Repeat every line below exactly, word for word.

Stored data entries:
★ ★ ★

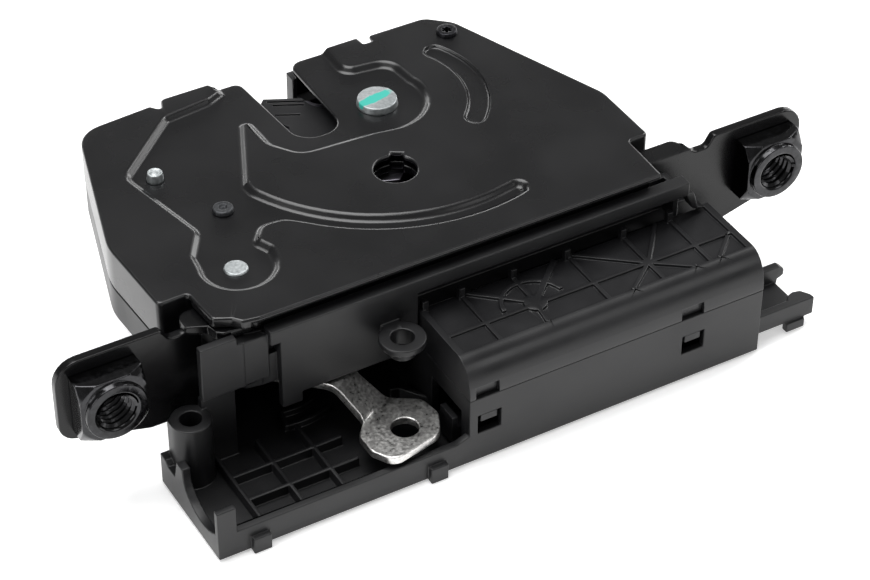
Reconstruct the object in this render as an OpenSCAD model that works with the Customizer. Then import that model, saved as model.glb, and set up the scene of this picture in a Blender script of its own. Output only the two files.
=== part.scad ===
// Trunk latch with a two-stage rotary catch, a pawl, a release lever and a geared motor that pushes the lever.
// X runs along the two mounting nuts, +Y points to the striker's mouth, +Z out of the cover plate.
// The origin lies midway between the two nut axes, on the back face of the mounting ears.

/* [Mounting] */
// Distance between the two mounting nuts
nut_spacing = 150; // [146:1:156]
// Radius of the nuts' threaded hole
nut_bore_r = 4; // [3:0.5:4.5]
// Width across the square of a weld nut
nut_square = 13.6; // [12:0.2:14]
// Height of the nut's square body
nut_body_h = 5; // [4:0.5:6]
// Radius of the round collar on the nut's front
nut_collar_r = 6.2; // [5.6:0.1:6.6]
// Height of that collar
nut_collar_h = 1.3; // [0.5:0.1:2]
// Thickness of the mounting ears and the frame plate
frame_t = 2; // [1.5:0.1:2.4]
// Half width between the ears' outer ends
ear_end_x = 84.5; // [83.5:0.5:88]
// Height of the ears' top edge over the nut axis
ear_top = 9.8; // [9:0.1:10]
// Depth of the ears' bottom edge at the inner side
ear_drop = 13; // [11:0.5:14]
// Depth of the ears' bottom edge at the outer end
ear_end_drop = 8; // [7.5:0.5:10]

/* [Cover plate] */
// Height of the cover's top face
cover_z = 11; // [10.8:0.1:11.6]
// Sheet thickness of the cover
cover_t = 1.2; // [1:0.1:1.4]
// Depth that the middle of the cover is pressed down
press_depth = 1.2; // [1:0.1:1.2]
// Front edge of the cover
cover_front = -8.8; // [-9.6:0.2:-8.2]
// Back edge of the cover
cover_back = 63.5; // [63:0.5:66]
// Left edge of the cover
cover_left = -60.6; // [-62:0.2:-60]
// Right edge of the cover
cover_right = 50.3; // [50:0.1:52]
// Height of the lower edge of the cover's skirt
skirt_z = 1.5; // [0.5:0.5:3]
// Depth of the small arc bead at the right
bead_depth = 0.6; // [0.3:0.1:0.8]

/* [Striker mouth] */
// Middle of the mouth
mouth_x = -6.7; // [-7.2:0.1:-6.2]
// Width of the mouth at its bottom
mouth_w = 10; // [9:0.5:11]
// Place of the mouth's bottom
mouth_bottom = 38.2; // [37:0.2:39]
// Thickness of the striker's rod that the mouth is made for
striker_d = 8.5; // [7:0.5:8.5]

/* [Catch] */
// Catch axis, across
catch_x = 8; // [7.5:0.5:8.5]
// Catch axis, along
catch_y = 42; // [41.5:0.5:42.5]
// Outer radius of the catch
catch_r = 25; // [24:0.5:25]
// Radius of the catch's hub side
catch_hub_r = 13.5; // [12:0.5:14]
// Radius at the bottom of the full-latch notch
notch_r = 21; // [20:0.5:21.5]
// Radius at the bottom of the first notch
first_notch_r = 22.2; // [21.5:0.5:23]
// Angle that the catch turns from open to closed
catch_travel = 62; // [60:1:63]
// Thickness of the catch's steel core
catch_t = 3.4; // [3:0.2:4]
// Thickness of the plastic jacket over and under the steel
jacket_t = 0.7; // [0.5:0.1:0.8]
// Radius of the catch rivet's shank
catch_pin_r = 3; // [2.5:0.1:3]
// Radius of the catch rivet's head
catch_head_r = 4.4; // [4:0.1:5]

/* [Pawl and lever] */
// Pawl axis, across
pawl_x = -42; // [-42.5:0.5:-41.5]
// Pawl axis, along
pawl_y = 7.7; // [7.2:0.1:8.2]
// Thickness of the pawl
pawl_t = 4; // [3.5:0.5:4.5]
// Radius of the pawl's hub
pawl_hub_r = 6.5; // [6:0.5:7]
// Angle that the pawl drops from riding to latched
pawl_drop = 5; // [4.5:0.25:5]
// Radius of the pawl rivet's shank
pawl_pin_r = 1.9; // [1.5:0.1:2]
// Radius of the pawl rivet's head
pawl_head_r = 2.5; // [2.4:0.1:3.4]
// Outer radius of the sleeve that joins the pawl to the lever
sleeve_r = 3.6; // [3.2:0.1:4]
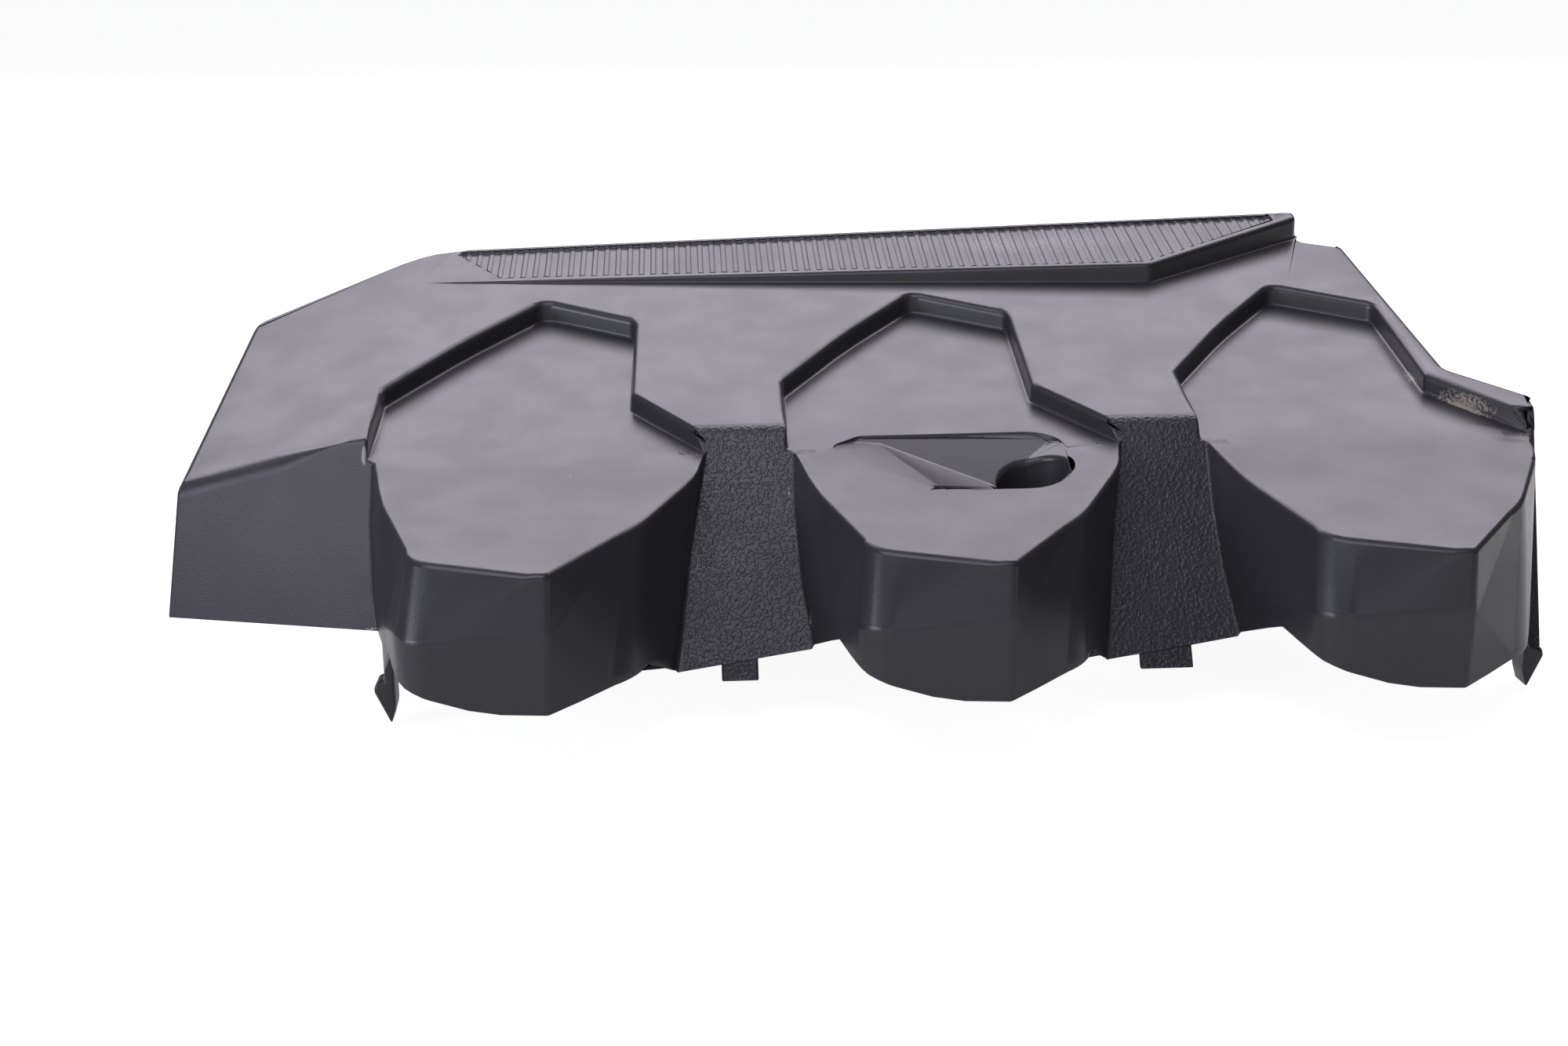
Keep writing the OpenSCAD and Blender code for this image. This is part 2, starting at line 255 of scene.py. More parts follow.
@dataclass(frozen=True)
class Mark:
    """One small mark of use, as a patch that fades at its edge; one of them is a painted highlight.

    Attributes:
        what: What it is.
        tone: Its colour.
        place: Its centre, in millimetres.
        reach: Half of its size each way, in millimetres.
        turn: Its turn about the upright axis, in degrees.
        strength: How much of its colour shows.
        broken: Share of it that is broken up into grains.
        grain_size: Size of those grains, in metres.
        grain_detail: How many finer layers the grains have.
        grain_step: Where the grains' pattern goes from clear to covered.
        core: Share of the reach within which the full strength shows.
    """

    what: str
    tone: Tone
    place: tuple[float, float, float]
    reach: tuple[float, float, float]
    turn: float = 0.0
    strength: float = 0.8
    broken: float = 0.0
    grain_size: ClassVar[float] = 0.9 * MM
    grain_detail: ClassVar[float] = 3.0
    grain_step: ClassVar[tuple[float, float]] = (0.42, 0.58)
    core: ClassVar[float] = 0.55

    def mask(self, graph: Graph, point: bpy.types.NodeSocket) -> bpy.types.NodeSocket:
        """How much of the mark shows at a point.

        Args:
            graph: The material's nodes.
            point: The point.

        Returns:
            A number from 0 to 1.
        """
        local = graph.local(point, self.place, self.reach, self.turn)
        away = graph.length(local)
        if self.broken:
            grains = graph.noise(point, self.grain_size, self.grain_detail)
            away = graph.math("ADD", away, graph.ramp(grains, *self.grain_step, 0.0, self.broken))
        return graph.ramp(away, self.core, 1.0, self.strength, 0.0)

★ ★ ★

[RESPONSE]:
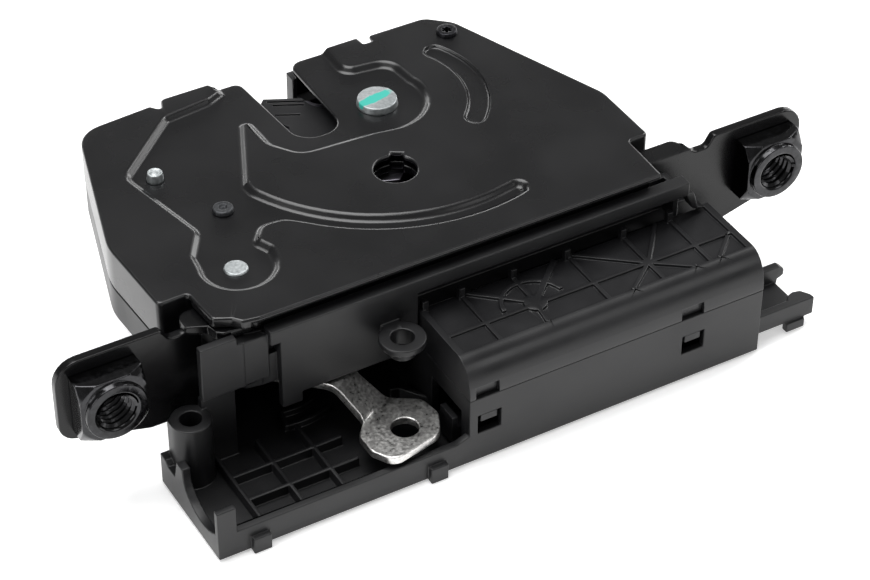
Reconstruct the object in this render as an OpenSCAD model that works with the Customizer. Then import that model, saved as model.glb, and set up the scene of this picture in a Blender script of its own. Output only the two files.
=== part.scad ===
// Trunk latch with a two-stage rotary catch, a pawl, a release lever and a geared motor that pushes the lever.
// X runs along the two mounting nuts, +Y points to the striker's mouth, +Z out of the cover plate.
// The origin lies midway between the two nut axes, on the back face of the mounting ears.

/* [Mounting] */
// Distance between the two mounting nuts
nut_spacing = 150; // [146:1:156]
// Radius of the nuts' threaded hole
nut_bore_r = 4; // [3:0.5:4.5]
// Width across the square of a weld nut
nut_square = 13.6; // [12:0.2:14]
// Height of the nut's square body
nut_body_h = 5; // [4:0.5:6]
// Radius of the round collar on the nut's front
nut_collar_r = 6.2; // [5.6:0.1:6.6]
// Height of that collar
nut_collar_h = 1.3; // [0.5:0.1:2]
// Thickness of the mounting ears and the frame plate
frame_t = 2; // [1.5:0.1:2.4]
// Half width between the ears' outer ends
ear_end_x = 84.5; // [83.5:0.5:88]
// Height of the ears' top edge over the nut axis
ear_top = 9.8; // [9:0.1:10]
// Depth of the ears' bottom edge at the inner side
ear_drop = 13; // [11:0.5:14]
// Depth of the ears' bottom edge at the outer end
ear_end_drop = 8; // [7.5:0.5:10]

/* [Cover plate] */
// Height of the cover's top face
cover_z = 11; // [10.8:0.1:11.6]
// Sheet thickness of the cover
cover_t = 1.2; // [1:0.1:1.4]
// Depth that the middle of the cover is pressed down
press_depth = 1.2; // [1:0.1:1.2]
// Front edge of the cover
cover_front = -8.8; // [-9.6:0.2:-8.2]
// Back edge of the cover
cover_back = 63.5; // [63:0.5:66]
// Left edge of the cover
cover_left = -60.6; // [-62:0.2:-60]
// Right edge of the cover
cover_right = 50.3; // [50:0.1:52]
// Height of the lower edge of the cover's skirt
skirt_z = 1.5; // [0.5:0.5:3]
// Depth of the small arc bead at the right
bead_depth = 0.6; // [0.3:0.1:0.8]

/* [Striker mouth] */
// Middle of the mouth
mouth_x = -6.7; // [-7.2:0.1:-6.2]
// Width of the mouth at its bottom
mouth_w = 10; // [9:0.5:11]
// Place of the mouth's bottom
mouth_bottom = 38.2; // [37:0.2:39]
// Thickness of the striker's rod that the mouth is made for
striker_d = 8.5; // [7:0.5:8.5]

/* [Catch] */
// Catch axis, across
catch_x = 8; // [7.5:0.5:8.5]
// Catch axis, along
catch_y = 42; // [41.5:0.5:42.5]
// Outer radius of the catch
catch_r = 25; // [24:0.5:25]
// Radius of the catch's hub side
catch_hub_r = 13.5; // [12:0.5:14]
// Radius at the bottom of the full-latch notch
notch_r = 21; // [20:0.5:21.5]
// Radius at the bottom of the first notch
first_notch_r = 22.2; // [21.5:0.5:23]
// Angle that the catch turns from open to closed
catch_travel = 62; // [60:1:63]
// Thickness of the catch's steel core
catch_t = 3.4; // [3:0.2:4]
// Thickness of the plastic jacket over and under the steel
jacket_t = 0.7; // [0.5:0.1:0.8]
// Radius of the catch rivet's shank
catch_pin_r = 3; // [2.5:0.1:3]
// Radius of the catch rivet's head
catch_head_r = 4.4; // [4:0.1:5]

/* [Pawl and lever] */
// Pawl axis, across
pawl_x = -42; // [-42.5:0.5:-41.5]
// Pawl axis, along
pawl_y = 7.7; // [7.2:0.1:8.2]
// Thickness of the pawl
pawl_t = 4; // [3.5:0.5:4.5]
// Radius of the pawl's hub
pawl_hub_r = 6.5; // [6:0.5:7]
// Angle that the pawl drops from riding to latched
pawl_drop = 5; // [4.5:0.25:5]
// Radius of the pawl rivet's shank
pawl_pin_r = 1.9; // [1.5:0.1:2]
// Radius of the pawl rivet's head
pawl_head_r = 2.5; // [2.4:0.1:3.4]
// Outer radius of the sleeve that joins the pawl to the lever
sleeve_r = 3.6; // [3.2:0.1:4]
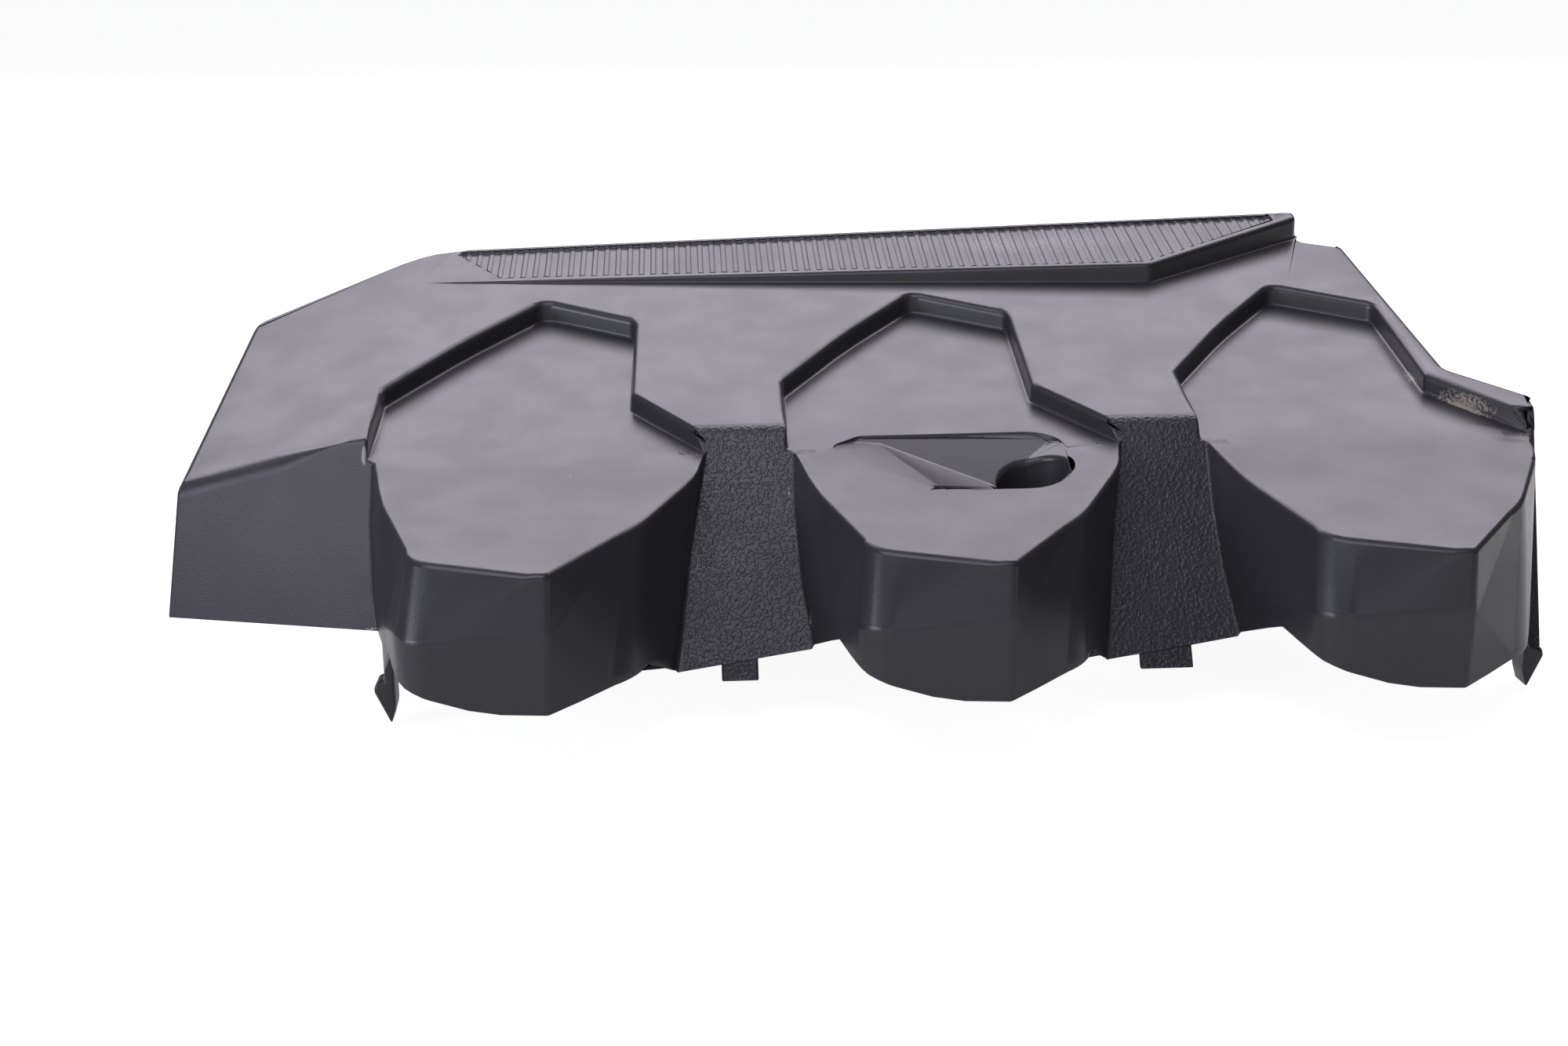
Keep writing the OpenSCAD and Blender code for this image. This is part 2, starting at line 255 of scene.py. More parts follow.
@dataclass(frozen=True)
class Mark:
    """One small mark of use, as a patch that fades at its edge; one of them is a painted highlight.

    Attributes:
        what: What it is.
        tone: Its colour.
        place: Its centre, in millimetres.
        reach: Half of its size each way, in millimetres.
        turn: Its turn about the upright axis, in degrees.
        strength: How much of its colour shows.
        broken: Share of it that is broken up into grains.
        grain_size: Size of those grains, in metres.
        grain_detail: How many finer layers the grains have.
        grain_step: Where the grains' pattern goes from clear to covered.
        core: Share of the reach within which the full strength shows.
    """

    what: str
    tone: Tone
    place: tuple[float, float, float]
    reach: tuple[float, float, float]
    turn: float = 0.0
    strength: float = 0.8
    broken: float = 0.0
    grain_size: ClassVar[float] = 0.9 * MM
    grain_detail: ClassVar[float] = 3.0
    grain_step: ClassVar[tuple[float, float]] = (0.42, 0.58)
    core: ClassVar[float] = 0.55

    def mask(self, graph: Graph, point: bpy.types.NodeSocket) -> bpy.types.NodeSocket:
        """How much of the mark shows at a point.

        Args:
            graph: The material's nodes.
            point: The point.

        Returns:
            A number from 0 to 1.
        """
        local = graph.local(point, self.place, self.reach, self.turn)
        away = graph.length(local)
        if self.broken:
            grains = graph.noise(point, self.grain_size, self.grain_detail)
            away = graph.math("ADD", away, graph.ramp(grains, *self.grain_step, 0.0, self.broken))
        return graph.ramp(away, self.core, 1.0, self.strength, 0.0)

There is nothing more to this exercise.